GENERALLY, TOO, MONOPOLY IS not an idea that works any better in government than it does in the private sector. The Departments of State and Defense have job descriptions with a great deal of overlap, a recipe for tension, friction, and attrition. In administration after administration, the tales of infighting and arm-wrestling are traded with lip-smacking relish. Still, the overall result of this clash is positive. Most of the tension is converted into creativity. The only response to backbiting is to keep busy on the front burner.
If you want to examine the effectiveness of a monopoly in a governmental setting, ask yourself two questions. 1) What fabulous innovative thing has the Department of Interior done for you lately to improve your life as a citizen? 2) Who the heck is the Secretary of Interior anyway?
Creating a Directorate of General Intelligence to mold the entire colorful display of intelligence flavors into one plain-vanilla report for the President is an absolutely awful idea that will make us drastically less equipped for the next unpleasant surprise. The problem is that when that happens, the next commission will have every option but one: they will never be able to admit that the previous body saddled us with a new nightmare. Once we take off the multi-colored dreamcoat, we will not get another shot at the kingdom.

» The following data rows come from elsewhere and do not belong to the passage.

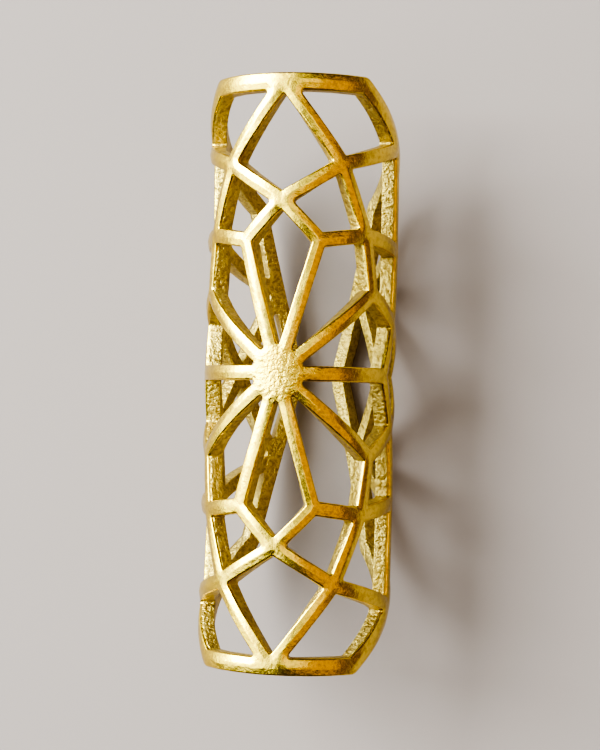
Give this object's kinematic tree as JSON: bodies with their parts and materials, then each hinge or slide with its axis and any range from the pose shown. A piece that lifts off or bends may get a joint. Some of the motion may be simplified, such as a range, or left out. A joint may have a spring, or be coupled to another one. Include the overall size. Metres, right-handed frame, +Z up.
{
  "type": "dreadlock bead",
  "caption": "Openwork cast brass cuff bead for a dreadlock: a tube pierced with a rayed star, with a narrow gap along its back that flares at both ends.",
  "frame": {"origin": "on the surface that the bead rests on, under the middle of the bead", "axes": "+Y along the tube, +Z up through the hub of the star, with the gap below"},
  "size_m": [0.011, 0.0332, 0.0109],
  "materials": {
    "cast_brass": "tumble polished outside, grainy as cast on the pierced walls and inside"
  },
  "bodies": {
    "root": {"openwork_cuff": "cast_brass"}
  },
  "joints": []
}
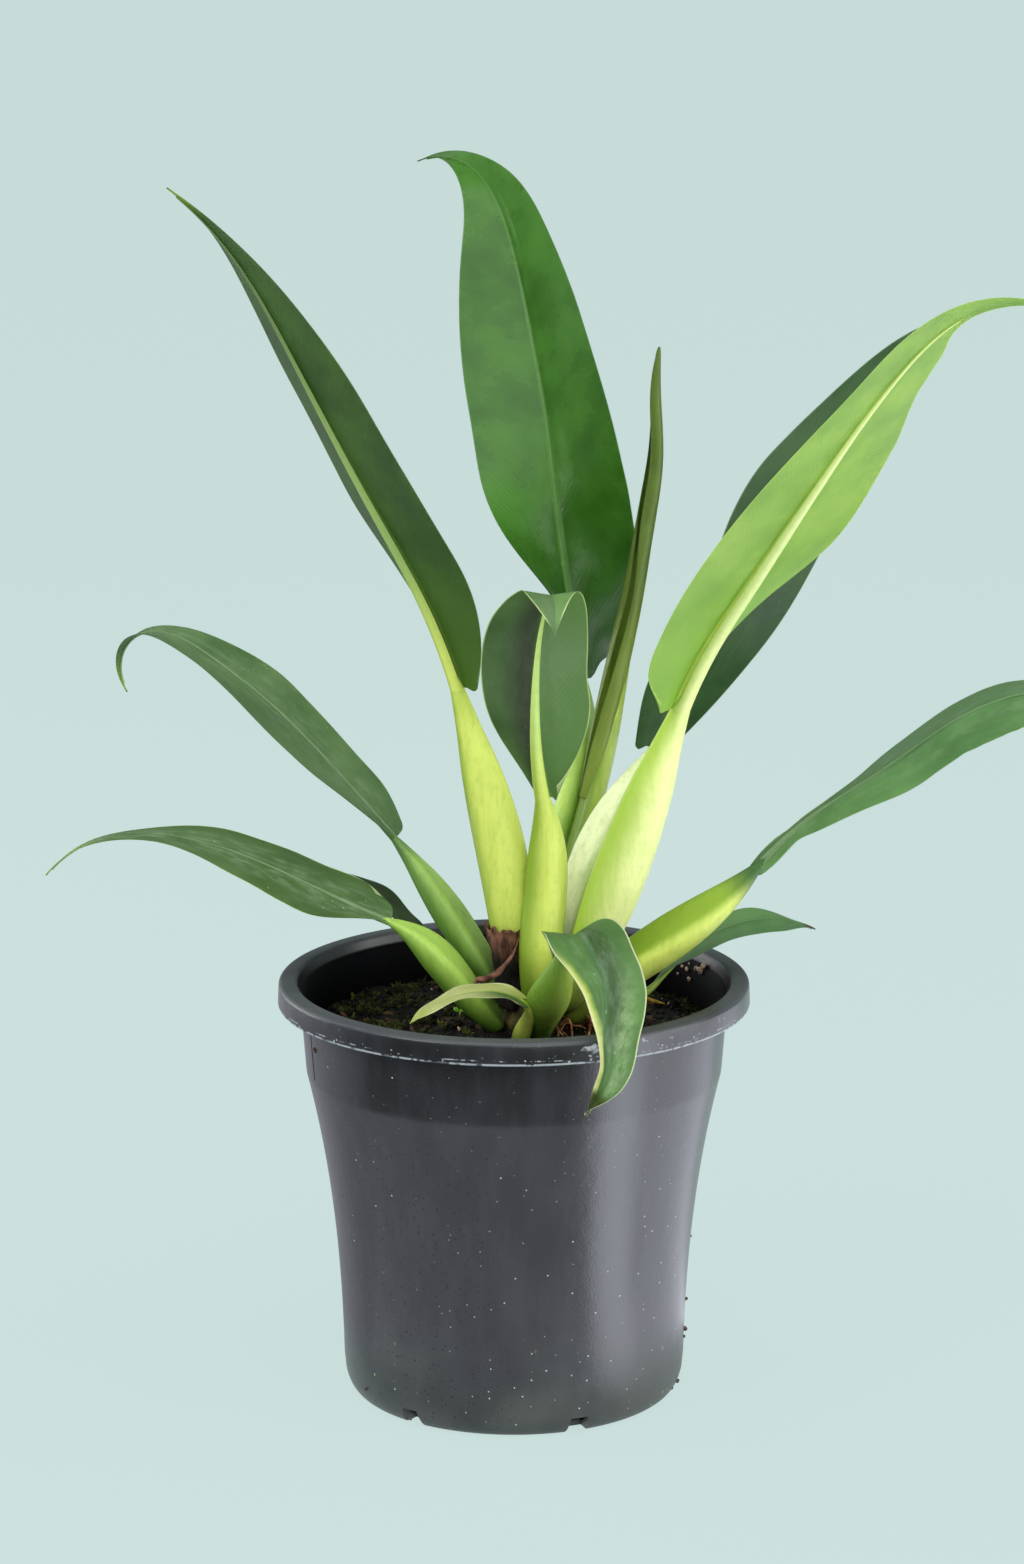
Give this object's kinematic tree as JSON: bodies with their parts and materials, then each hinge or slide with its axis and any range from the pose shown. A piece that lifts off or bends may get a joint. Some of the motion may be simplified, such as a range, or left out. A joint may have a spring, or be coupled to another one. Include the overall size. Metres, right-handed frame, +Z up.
{
  "type": "potted philodendron",
  "caption": "Young philodendron with thick pale stalks and long pointed leaves, rooted in soil in a round plastic nursery pot with a turned-down rim and drainage notches.",
  "frame": {"origin": "centre of the pot's flat underside, in the plane it stands on; the pot's axis is +Z", "axes": "+Z up along the pot's axis; +X to the right and -Y towards the viewer in the picture"},
  "size_m": [0.464, 0.3366, 0.5234],
  "materials": {
    "pot_plastic": "satin",
    "potting_soil": "matte",
    "crown_stem": "matte",
    "dried_sheath": "matte",
    "lime_stalk": "satin",
    "pale_stalk": "satin",
    "green_stalk": "satin",
    "dark_blade": "satin",
    "mid_blade": "satin",
    "grey_green_blade": "satin",
    "lime_blade": "satin",
    "young_blade": "satin",
    "variegated_blade": "satin"
  },
  "bodies": {
    "root": {"pot": "pot_plastic", "soil": "potting_soil", "crown": "crown_stem", "dried_sheath": "dried_sheath", "tall_left_stalk": "lime_stalk", "tall_left_blade": "dark_blade", "tall_centre_stalk": "green_stalk", "tall_centre_blade": "mid_blade", "young_roll_stalk": "pale_stalk", "young_roll_blade": "young_blade", "bright_right_stalk": "lime_stalk", "bright_right_blade": "lime_blade", "dark_right_stalk": "pale_stalk", "dark_right_blade": "dark_blade", "folded_front_stalk": "lime_stalk", "folded_front_blade": "grey_green_blade", "mid_left_stalk": "green_stalk", "mid_left_blade": "grey_green_blade", "low_left_stalk": "green_stalk", "low_left_blade": "grey_green_blade", "back_left_stalk": "green_stalk", "back_left_blade": "dark_blade", "right_mid_stalk": "lime_stalk", "right_mid_blade": "grey_green_blade", "right_low_stalk": "pale_stalk", "right_low_blade": "dark_blade", "over_rim_stalk": "green_stalk", "over_rim_blade": "variegated_blade", "pale_front_stalk": "pale_stalk", "pale_front_blade": "lime_blade"}
  },
  "joints": []
}
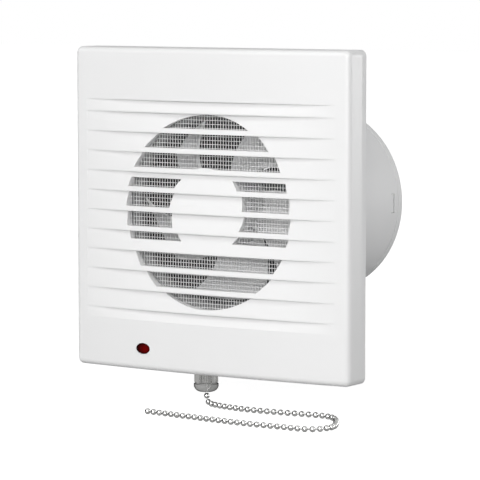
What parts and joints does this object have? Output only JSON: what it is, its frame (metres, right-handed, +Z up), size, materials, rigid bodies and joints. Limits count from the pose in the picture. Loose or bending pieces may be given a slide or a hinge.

Mr. President, if you must do eppess, why not something dynamic that will capture the public imagination without letting your decision-making be “out of commission”? Why not assemble all the leaders of the different arms of the intelligence structure in the Oval Office and announce that you are going to make the exact opposite move? You will have a separate quasi-cabinet meeting once a week with the “intelligence cabinet,” in which each group will have a chance to put forth what it considers to be its matter of highest priority.